The trial of Alaa Hassanein, a former member of President Hosni Mubarak’s now-dissolved National Democratic Party, and the other members of his illegal antiquities ring, was broadcast via livestream by a number of Egyptian media outlets on Thursday.

Hassanein, along with five others, was sentenced to 10 years in a maximum-security prison for conducting illegal digs predominantly in Islamic Cairo, a historic district in the heart of the Egyptian capital.

Meanwhile, billionaire Hassan Rateb, the main financier behind Hassanein’s operation, was slapped with a five-year sentence for his smaller role in the ring’s operations.

Hassanein, widely considered the mastermind behind the operation, was arrested in June last year along with a large number of his accomplices, including Rateb.

Prosecution investigations at the time found a large number of incriminating videos and audio recordings on the detainees’ phones, including footage of illegal digs and photos of the retrieved artefacts, which numbered in the hundreds. Among the evidence were also extensive WhatsApp conversations between the members.

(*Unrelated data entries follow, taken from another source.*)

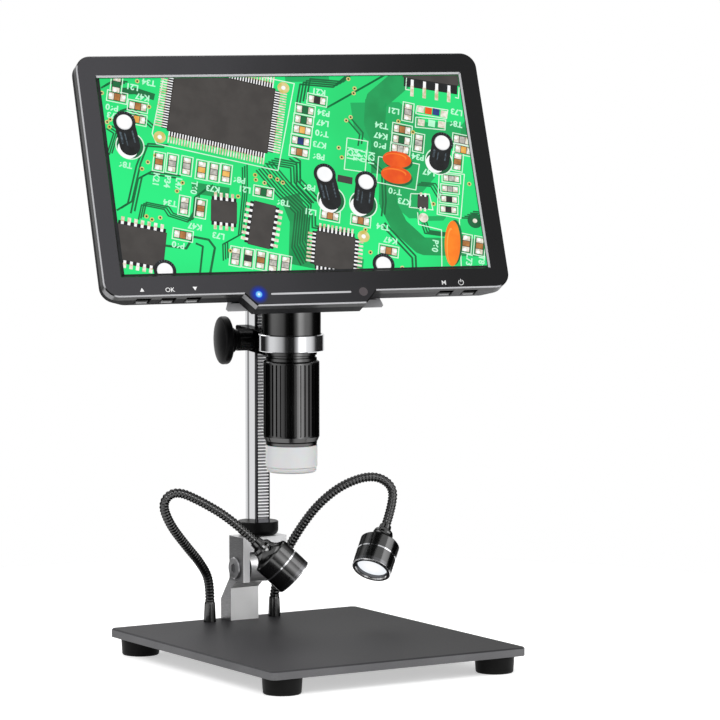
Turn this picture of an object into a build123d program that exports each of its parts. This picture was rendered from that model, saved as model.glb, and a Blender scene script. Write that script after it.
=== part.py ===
from build123d import *
import os
from math import acos, asin, atan, ceil, copysign, cos, floor, pi, radians, sin, sqrt, tan

os.makedirs("parts", exist_ok=True)

# Digital microscope with a flat screen, on a tilting rack stand with two flexible lamps.
# Millimetres. Origin: centre of the base plate's top face. +X right, +Y back, +Z up.

# ---- clearances ----
FREE_GAP = 0.3            # between pieces that move past each other
RUN_GAP = 0.05            # radial clearance of shafts and sliding fits

# ---- base plate and feet ----
PLATE_WIDTH = 170
PLATE_DEPTH = 190
PLATE_THICK = 5
PLATE_CORNER_R = 4
PLATE_CHAMFER = 0.8
SEAT_DEEP = 0.5           # pockets in the plate for the bracket and the lamp sleeves
SEAT_GAP = 0.1
FOOT_R = 11.5
FOOT_TAPER = 0.6
FOOT_HEIGHT = 10
FOOT_INSET_X = 14
FOOT_INSET_Y = 13
SCREW_R = 2
SCREW_HEAD_R = 3.8
SCREW_HEAD_H = 2.4
FOOT_SCREW_BITE = 3.8
FOOT_POCKET = 5

# ---- pivot bracket ----
BRACKET_WIDTH = 19
BRACKET_DEPTH = 12
BRACKET_INSET = 1         # from the plate's back edge
BRACKET_KNEE_Z = 12
BRACKET_SHOULDER = (84.9, 24.1)
BRACKET_CHIN = (74.7, 25.0)
BRACKET_LIP_Z = 19.5
BRACKET_HEAD_R = 9
BRACKET_SCREW_BITE = 9
BRACKET_SCREW_PITCH = 10
PIVOT_Y = 66.3
PIVOT_Z = 33.9
PIVOT_BOLT_R = 3
PIVOT_HEAD_R = 6.5
PIVOT_HEAD_H = 1.8
PIVOT_NUT_FLATS = 10
PIVOT_NUT_H = 5
HEX_SOCKET_FLATS = 5
HEX_SOCKET_DEEP = 1.2

# ---- tilting yoke ----
YOKE_WIDTH = 30
YOKE_DEPTH = 17.1
YOKE_LEG = 4.5
YOKE_FOOT_Z = 26
YOKE_TOP_Z = 52.6
YOKE_INNER_R = 1.5
YOKE_EDGE_R = 0.8
WASHER_R = 7
WASHER_THICK = 0.8

# ---- column, collar and rack ----
HEAD_TURN = -12.4         # how far the column is turned in its collar, degrees
COLLAR_R = 12.2
COLLAR_HEIGHT = 8.4
COLLAR_FLOOR = 2.2
COLLAR_FILLET = 3.4
SWIVEL_SCREW_R = 3
SWIVEL_HEAD_R = 5.4
SWIVEL_HEAD_H = 2.8
SWIVEL_RIM_H = 0.4
SWIVEL_BITE = 8
COLUMN_WIDTH = 9
COLUMN_DEPTH = 21.5
COLUMN_CORNER_R = 1.6
COLUMN_TOP_Z = 230
COLUMN_CAP_H = 3
RACK_WIDTH = 6.6
RACK_THICK = 2.2
RACK_PROUD = 0.2
RACK_END_GAP = 2
GEAR_MODULE = 0.6
PINION_TEETH = 16
PRESSURE_ANGLE = 20
TOOTH_PLAY = 0.09

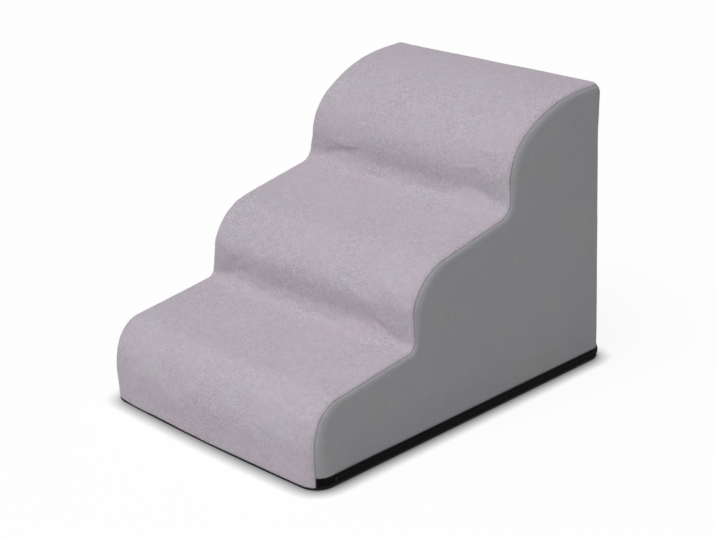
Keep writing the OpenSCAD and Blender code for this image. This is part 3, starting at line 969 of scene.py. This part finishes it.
def walk(plan, pitch):
    """Points at equal distances along a plan: x, y and outward normal. Also gives its length."""
    lengths = along(plan)
    total = lengths[-1]
    count = max(1, round(total / pitch))
    result, k = [], 0
    for i in range(count + 1):
        s = min(total, total * i / count)
        while k < len(plan) - 2 and lengths[k + 1] < s:
            k += 1
        share = (s - lengths[k]) / max(TINY, lengths[k + 1] - lengths[k])
        x, y, nx, ny = (p + (q - p) * share for p, q in zip(plan[k], plan[k + 1]))
        size = math.hypot(nx, ny)
        result.append((x, y, nx / size, ny / size))
    return result, total


def lay_out(bm, lines, lengths, heights):
    """Cloth map in metres along and across a strip that was made line by line."""
    layer = bm.loops.layers.uv["cloth"]
    place = {v: (s, across) for line, across in zip(lines, heights) for v, s in zip(line, lengths)}
    for face in bm.faces:
        for loop in face.loops:
            loop[layer].uv = place[loop.vert]


def closing(s, total):
    """Share by which the tapes' inner edges have met, at that distance along the foot. Past the ends
    of the chain, towards the front seams, the tapes lie edge to edge."""
    from_end = min(s, total - s)
    chain_start = FOOT_R * SEAM_TURN + CHAIN_INSET
    return eased((chain_start - MEET_FROM - from_end) / MEET_OVER)


def zip_tape(name, node, low, inner):
    """A tape, and how its inner edge, which is the upper one where inner is 1, meets the other tape's."""
    plan, total = walk(foot_plan(TAPE_OUT), TAPE_STEP)
    lengths = [total * i / (len(plan) - 1) for i in range(len(plan))]
    heights = [0, SELVEDGE] + TAPE_LINES + [TAPE_W - SELVEDGE, TAPE_W]
    rows = []
    for h in heights:
        inset = SELVEDGE_IN if h in (0, TAPE_W) else 0
        share = h / TAPE_W if inner > 0 else 1 - h / TAPE_W
        row = []
        for (x, y, nx, ny), s in zip(plan, lengths):
            meet = closing(s, total) * (TAPE_GAP / 2 - CLOSE_GAP)
            row.append(Vector((x - nx * inset, y - ny * inset, low + h + inner * meet * share)))
        rows.append(row)
    bm, lines = grid(rows)
    lay_out(bm, lines, lengths, heights)
    outwards(bm, Vector((0, 0, CHAIN_Z)))
    made = piece(name, bm, tape_cloth)
    thicken(made, TAPE_T - CLOSE_GAP)
    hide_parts(node)


def stitch_shape():
    """One lock stitch: a short thread along Z whose ends dip into the tape."""
    bm = bmesh.new()
    bmesh.ops.create_cone(bm, segments=6, radius1=THREAD_R, radius2=THREAD_R, depth=STITCH_L, cap_ends=True)
    cut_across(bm, 2, STITCH_BEND)
    cut_across(bm, 2, -STITCH_BEND)
    for vert in bm.verts:
        if abs(vert.co.z) > (STITCH_BEND + STITCH_L / 2) / 2:
            vert.co.x -= STITCH_DIP
    shape = bpy.data.meshes.new("stitch_shape")
    bm.to_mesh(shape)
    bm.free()
    return shape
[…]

The stolen artefacts, a large number of which were found in a warehouse by security officials last year, dated back to various eras of Egypt’s history, according to an inventory list released by the country’s prosecutor-general in December.

The list includes tablets with hieroglyphic engravings, prehistoric rocks, surgical needles from the Islamic era, and antique vases and statues.

Artefact smuggling is illegal in Egypt and in recent years, the state has stepped up its efforts to crack down on the practice, which continues to be undertaken all over the country, mostly on private lands.

Aside from the main smuggling charges, the defendants were also charged with damaging state property after they dismantled some of the pieces they found to transport them more easily outside Egypt.

A prosecution statement on Thursday said that the operation was discovered after Rateb sued Hassanein in several Egyptian courts on the grounds that he had not received large amounts of money owed to him by the former parliamentarian. Upon further investigations, security officials determined that this money was given to Hassanein to continue his illegal digs.

Rateb, who is a household name in Egypt, especially among the country’s entrepreneurial elite, founded one of the most popular private television stations in the country, El Mehwar.

Egypt has in recent years stepped up efforts to track down stolen artefacts around the world, monitoring auctions in major western cities and pressing authorities there to hand them back.